Filter the entries below, keeping only lines with the word "continues".
··· GIVEN DATA ···
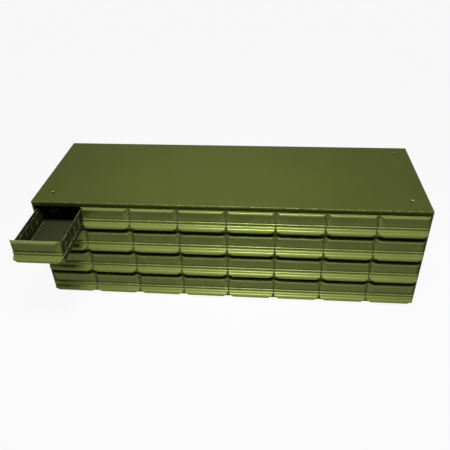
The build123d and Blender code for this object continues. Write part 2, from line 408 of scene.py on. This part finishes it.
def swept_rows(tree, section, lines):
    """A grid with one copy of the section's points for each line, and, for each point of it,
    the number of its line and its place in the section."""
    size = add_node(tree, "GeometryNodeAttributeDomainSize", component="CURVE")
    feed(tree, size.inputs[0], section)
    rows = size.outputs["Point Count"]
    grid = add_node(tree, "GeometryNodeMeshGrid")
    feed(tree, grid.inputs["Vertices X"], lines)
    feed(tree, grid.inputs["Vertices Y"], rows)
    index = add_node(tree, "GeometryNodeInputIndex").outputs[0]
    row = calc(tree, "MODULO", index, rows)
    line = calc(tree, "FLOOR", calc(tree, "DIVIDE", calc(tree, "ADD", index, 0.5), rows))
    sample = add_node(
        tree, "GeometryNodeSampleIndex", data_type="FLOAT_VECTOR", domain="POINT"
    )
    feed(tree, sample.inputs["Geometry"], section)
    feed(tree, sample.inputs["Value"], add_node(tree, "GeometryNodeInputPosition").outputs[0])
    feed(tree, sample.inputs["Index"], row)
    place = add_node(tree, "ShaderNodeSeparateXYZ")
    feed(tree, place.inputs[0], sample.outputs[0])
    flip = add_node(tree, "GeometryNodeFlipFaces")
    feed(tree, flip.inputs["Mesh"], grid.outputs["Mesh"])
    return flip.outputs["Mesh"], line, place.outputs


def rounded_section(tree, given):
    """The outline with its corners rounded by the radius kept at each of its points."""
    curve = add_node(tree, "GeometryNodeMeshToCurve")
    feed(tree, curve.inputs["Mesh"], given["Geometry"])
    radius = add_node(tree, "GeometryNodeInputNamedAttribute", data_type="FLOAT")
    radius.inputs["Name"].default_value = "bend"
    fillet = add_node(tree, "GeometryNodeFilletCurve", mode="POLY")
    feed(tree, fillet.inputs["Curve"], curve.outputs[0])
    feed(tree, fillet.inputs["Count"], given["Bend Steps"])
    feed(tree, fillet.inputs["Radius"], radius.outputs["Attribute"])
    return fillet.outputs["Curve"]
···
··· GIVEN DATA ···
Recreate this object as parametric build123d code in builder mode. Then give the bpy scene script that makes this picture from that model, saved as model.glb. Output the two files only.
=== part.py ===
···
··· GIVEN DATA ···
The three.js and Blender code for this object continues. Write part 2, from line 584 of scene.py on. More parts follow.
···
* _RESULT BELOW_:
The build123d and Blender code for this object continues. Write part 2, from line 408 of scene.py on. This part finishes it.
The three.js and Blender code for this object continues. Write part 2, from line 584 of scene.py on. More parts follow.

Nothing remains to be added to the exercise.